:: Instruction ::
Beginning with the very first line, please reproduce the entries exactly through the line containing "from math import cos, pi, radians, sin, tan".

:: Records supplied ::
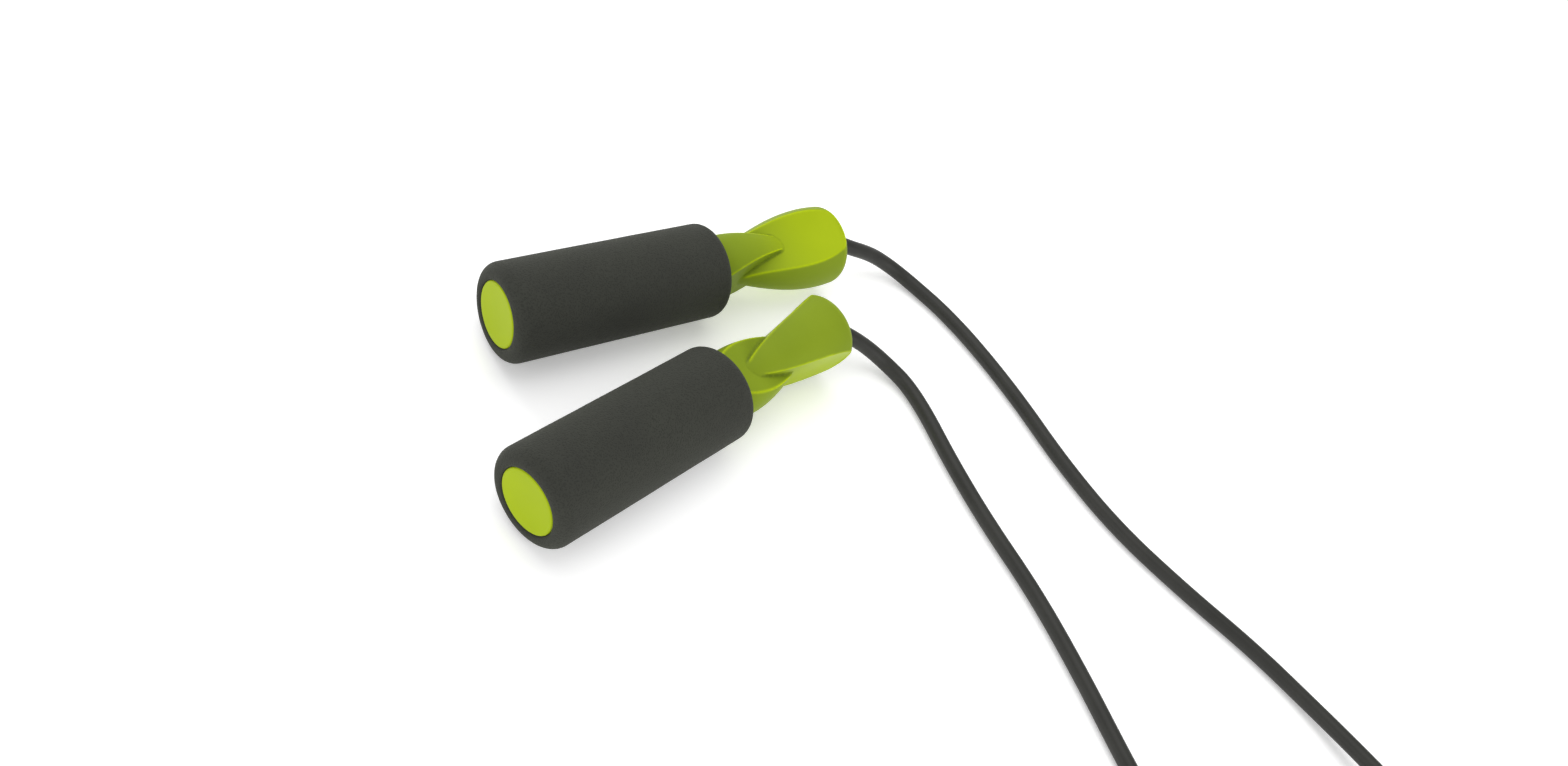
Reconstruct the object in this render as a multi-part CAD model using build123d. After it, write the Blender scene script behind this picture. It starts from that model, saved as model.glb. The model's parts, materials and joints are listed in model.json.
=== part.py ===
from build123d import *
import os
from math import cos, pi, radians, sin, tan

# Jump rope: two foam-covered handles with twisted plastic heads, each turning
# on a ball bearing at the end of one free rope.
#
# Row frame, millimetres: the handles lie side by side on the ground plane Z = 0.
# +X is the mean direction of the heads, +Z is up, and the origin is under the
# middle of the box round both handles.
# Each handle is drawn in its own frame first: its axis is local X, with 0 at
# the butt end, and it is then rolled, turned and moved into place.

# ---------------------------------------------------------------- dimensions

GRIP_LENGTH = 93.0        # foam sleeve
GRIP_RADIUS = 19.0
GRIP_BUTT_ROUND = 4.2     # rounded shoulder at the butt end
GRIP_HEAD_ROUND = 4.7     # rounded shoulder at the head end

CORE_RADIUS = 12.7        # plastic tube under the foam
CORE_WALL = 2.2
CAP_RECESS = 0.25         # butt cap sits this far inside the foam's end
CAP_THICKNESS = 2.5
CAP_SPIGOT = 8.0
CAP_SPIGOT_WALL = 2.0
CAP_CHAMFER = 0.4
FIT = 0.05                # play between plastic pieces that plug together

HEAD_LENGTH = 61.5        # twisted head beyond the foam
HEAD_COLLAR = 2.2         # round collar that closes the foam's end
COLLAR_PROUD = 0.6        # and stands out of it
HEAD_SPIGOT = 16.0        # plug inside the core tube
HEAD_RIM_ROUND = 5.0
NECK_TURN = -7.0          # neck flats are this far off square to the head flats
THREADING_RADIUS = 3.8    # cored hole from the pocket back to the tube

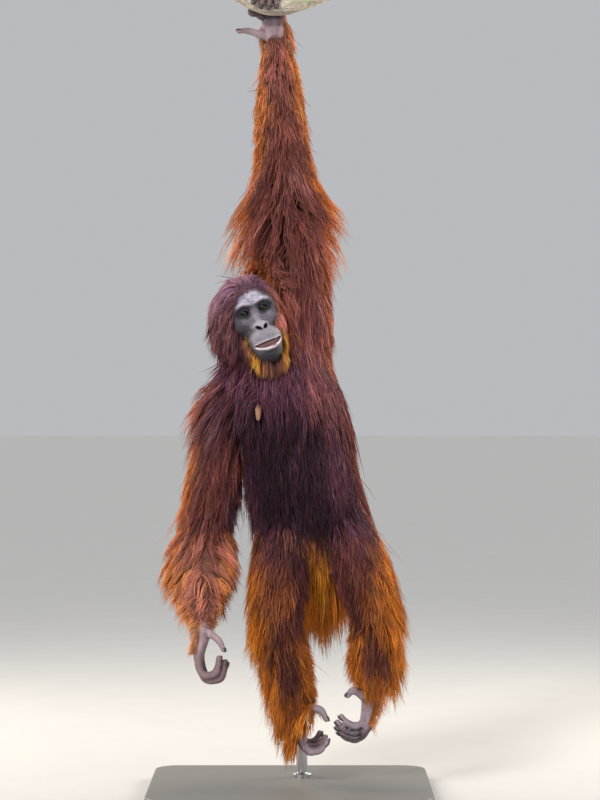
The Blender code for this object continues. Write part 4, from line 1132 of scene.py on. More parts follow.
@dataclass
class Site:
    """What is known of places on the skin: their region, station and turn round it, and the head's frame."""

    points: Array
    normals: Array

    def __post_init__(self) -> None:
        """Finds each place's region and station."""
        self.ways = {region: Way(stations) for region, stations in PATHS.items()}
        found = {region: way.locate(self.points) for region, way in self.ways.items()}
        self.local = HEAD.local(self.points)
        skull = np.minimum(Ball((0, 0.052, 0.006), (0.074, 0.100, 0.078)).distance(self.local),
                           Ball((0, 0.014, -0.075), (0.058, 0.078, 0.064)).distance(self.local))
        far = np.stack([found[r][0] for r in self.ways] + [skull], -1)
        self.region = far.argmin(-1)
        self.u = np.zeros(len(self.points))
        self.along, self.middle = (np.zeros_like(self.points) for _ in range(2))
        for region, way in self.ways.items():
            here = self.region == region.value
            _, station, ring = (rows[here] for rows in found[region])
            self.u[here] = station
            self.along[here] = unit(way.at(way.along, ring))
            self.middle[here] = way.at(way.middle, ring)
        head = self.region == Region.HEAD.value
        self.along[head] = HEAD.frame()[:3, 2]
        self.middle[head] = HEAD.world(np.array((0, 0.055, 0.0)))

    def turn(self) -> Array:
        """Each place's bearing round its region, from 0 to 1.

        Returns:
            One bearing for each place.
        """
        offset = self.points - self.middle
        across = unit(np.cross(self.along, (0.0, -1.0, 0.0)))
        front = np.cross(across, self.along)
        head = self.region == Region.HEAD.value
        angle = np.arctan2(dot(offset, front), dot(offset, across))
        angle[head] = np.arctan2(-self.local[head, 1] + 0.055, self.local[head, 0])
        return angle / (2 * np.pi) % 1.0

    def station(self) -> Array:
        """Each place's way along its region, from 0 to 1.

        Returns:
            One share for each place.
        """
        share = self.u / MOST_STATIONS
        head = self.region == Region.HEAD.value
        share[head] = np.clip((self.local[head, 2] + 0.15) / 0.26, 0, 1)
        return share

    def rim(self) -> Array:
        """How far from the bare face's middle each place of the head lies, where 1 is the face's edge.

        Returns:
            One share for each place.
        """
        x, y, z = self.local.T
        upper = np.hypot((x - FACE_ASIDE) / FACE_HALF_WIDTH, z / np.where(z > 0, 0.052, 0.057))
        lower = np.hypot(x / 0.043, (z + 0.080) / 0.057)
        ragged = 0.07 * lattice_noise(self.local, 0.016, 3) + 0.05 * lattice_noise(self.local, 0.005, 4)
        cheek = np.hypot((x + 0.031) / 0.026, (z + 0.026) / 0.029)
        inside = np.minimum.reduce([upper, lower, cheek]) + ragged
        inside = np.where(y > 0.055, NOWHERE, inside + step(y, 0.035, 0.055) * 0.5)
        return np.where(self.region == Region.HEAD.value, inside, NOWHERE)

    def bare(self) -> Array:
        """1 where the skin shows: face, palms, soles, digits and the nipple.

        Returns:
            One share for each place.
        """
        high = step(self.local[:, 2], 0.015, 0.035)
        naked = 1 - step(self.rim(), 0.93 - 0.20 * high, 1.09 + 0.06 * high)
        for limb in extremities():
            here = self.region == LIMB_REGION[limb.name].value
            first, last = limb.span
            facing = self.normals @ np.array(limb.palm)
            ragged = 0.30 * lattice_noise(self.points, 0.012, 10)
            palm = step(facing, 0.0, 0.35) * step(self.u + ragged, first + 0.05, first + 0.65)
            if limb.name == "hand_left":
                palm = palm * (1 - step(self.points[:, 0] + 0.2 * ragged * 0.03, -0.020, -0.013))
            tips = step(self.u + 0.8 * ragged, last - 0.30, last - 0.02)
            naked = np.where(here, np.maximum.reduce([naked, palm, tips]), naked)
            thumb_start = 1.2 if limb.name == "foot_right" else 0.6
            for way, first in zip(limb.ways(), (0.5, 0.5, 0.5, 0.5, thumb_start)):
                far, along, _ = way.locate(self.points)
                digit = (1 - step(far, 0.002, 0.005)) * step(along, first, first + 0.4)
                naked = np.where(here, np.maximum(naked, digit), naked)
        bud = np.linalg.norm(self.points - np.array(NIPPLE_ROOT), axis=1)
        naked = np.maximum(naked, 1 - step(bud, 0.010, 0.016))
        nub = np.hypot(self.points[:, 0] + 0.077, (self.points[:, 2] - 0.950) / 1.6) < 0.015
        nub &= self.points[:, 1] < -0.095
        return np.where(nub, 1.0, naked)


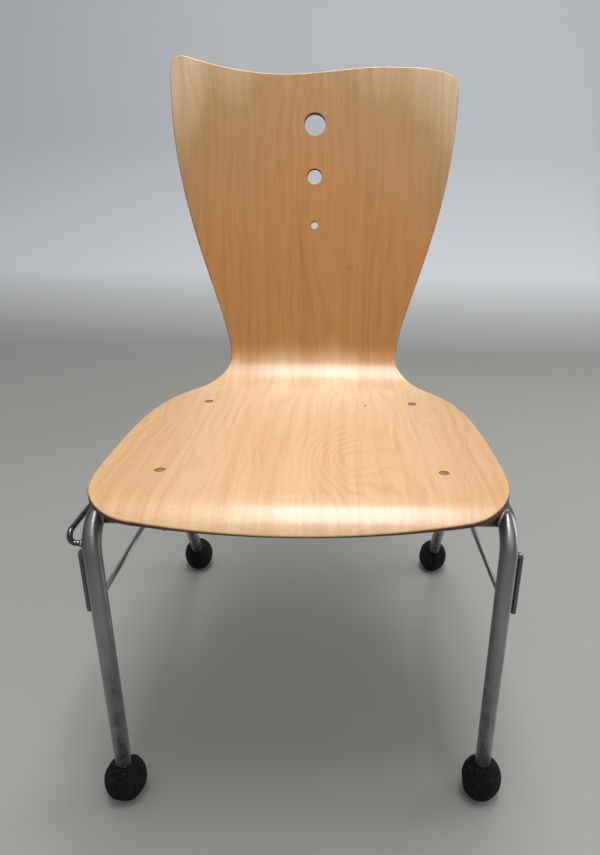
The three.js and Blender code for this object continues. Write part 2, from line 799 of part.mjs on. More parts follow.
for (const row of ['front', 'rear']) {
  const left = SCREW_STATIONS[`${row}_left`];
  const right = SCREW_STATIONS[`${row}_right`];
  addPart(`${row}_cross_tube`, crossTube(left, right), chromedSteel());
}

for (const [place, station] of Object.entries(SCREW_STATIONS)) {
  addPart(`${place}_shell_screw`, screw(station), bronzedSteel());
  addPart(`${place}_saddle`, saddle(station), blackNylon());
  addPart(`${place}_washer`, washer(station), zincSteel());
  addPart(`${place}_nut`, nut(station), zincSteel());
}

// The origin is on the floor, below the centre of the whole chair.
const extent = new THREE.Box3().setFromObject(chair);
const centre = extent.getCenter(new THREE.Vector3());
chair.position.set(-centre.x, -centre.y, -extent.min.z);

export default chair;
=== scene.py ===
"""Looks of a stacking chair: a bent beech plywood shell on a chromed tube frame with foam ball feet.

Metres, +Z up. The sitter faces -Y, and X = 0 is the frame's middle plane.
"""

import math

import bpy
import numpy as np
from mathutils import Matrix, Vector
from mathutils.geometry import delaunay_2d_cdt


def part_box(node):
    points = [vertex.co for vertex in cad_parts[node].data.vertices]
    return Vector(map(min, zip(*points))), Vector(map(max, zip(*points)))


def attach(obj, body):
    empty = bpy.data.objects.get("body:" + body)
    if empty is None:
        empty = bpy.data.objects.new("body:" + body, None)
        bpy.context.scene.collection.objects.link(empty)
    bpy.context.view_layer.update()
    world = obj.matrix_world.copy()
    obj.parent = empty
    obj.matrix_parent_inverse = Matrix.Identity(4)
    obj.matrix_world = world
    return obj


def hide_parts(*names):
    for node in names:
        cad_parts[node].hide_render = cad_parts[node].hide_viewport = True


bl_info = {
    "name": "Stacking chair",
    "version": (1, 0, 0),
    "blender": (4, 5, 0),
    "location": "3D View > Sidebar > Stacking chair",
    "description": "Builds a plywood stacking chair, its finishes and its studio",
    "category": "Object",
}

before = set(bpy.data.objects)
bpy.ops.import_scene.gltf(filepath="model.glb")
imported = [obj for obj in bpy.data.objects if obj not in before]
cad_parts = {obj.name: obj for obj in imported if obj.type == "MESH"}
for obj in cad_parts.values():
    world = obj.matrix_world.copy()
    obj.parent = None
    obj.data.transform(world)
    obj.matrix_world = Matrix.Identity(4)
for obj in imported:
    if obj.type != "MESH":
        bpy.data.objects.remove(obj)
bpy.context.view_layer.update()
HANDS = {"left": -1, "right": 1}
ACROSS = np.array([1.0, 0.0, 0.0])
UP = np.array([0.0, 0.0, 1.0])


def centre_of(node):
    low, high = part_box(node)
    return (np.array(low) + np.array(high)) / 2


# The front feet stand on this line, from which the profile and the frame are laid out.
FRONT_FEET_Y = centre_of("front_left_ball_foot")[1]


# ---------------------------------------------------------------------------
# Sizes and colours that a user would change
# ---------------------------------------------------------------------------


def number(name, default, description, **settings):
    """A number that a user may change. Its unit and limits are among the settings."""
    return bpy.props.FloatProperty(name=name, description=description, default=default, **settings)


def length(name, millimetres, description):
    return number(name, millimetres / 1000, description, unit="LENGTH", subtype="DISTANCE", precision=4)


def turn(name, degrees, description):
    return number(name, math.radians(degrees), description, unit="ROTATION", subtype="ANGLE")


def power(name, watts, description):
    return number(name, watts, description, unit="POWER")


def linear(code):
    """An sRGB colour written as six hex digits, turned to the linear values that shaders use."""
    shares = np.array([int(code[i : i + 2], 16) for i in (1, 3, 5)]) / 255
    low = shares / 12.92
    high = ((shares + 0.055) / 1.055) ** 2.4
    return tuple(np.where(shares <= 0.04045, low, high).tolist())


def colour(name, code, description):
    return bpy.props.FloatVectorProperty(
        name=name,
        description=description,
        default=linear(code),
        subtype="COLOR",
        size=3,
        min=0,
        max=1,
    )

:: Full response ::
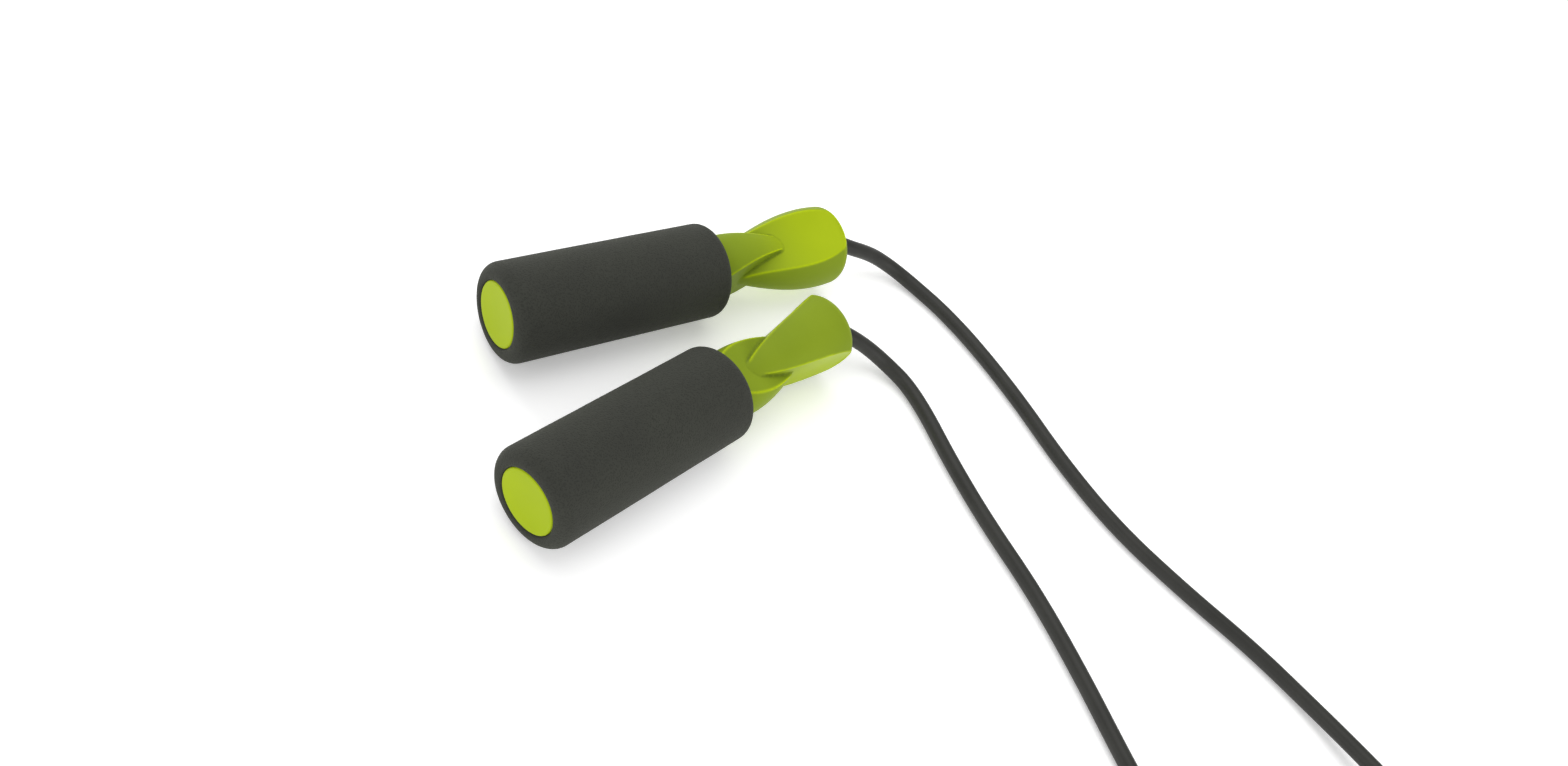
Reconstruct the object in this render as a multi-part CAD model using build123d. After it, write the Blender scene script behind this picture. It starts from that model, saved as model.glb. The model's parts, materials and joints are listed in model.json.
=== part.py ===
from build123d import *
import os
from math import cos, pi, radians, sin, tan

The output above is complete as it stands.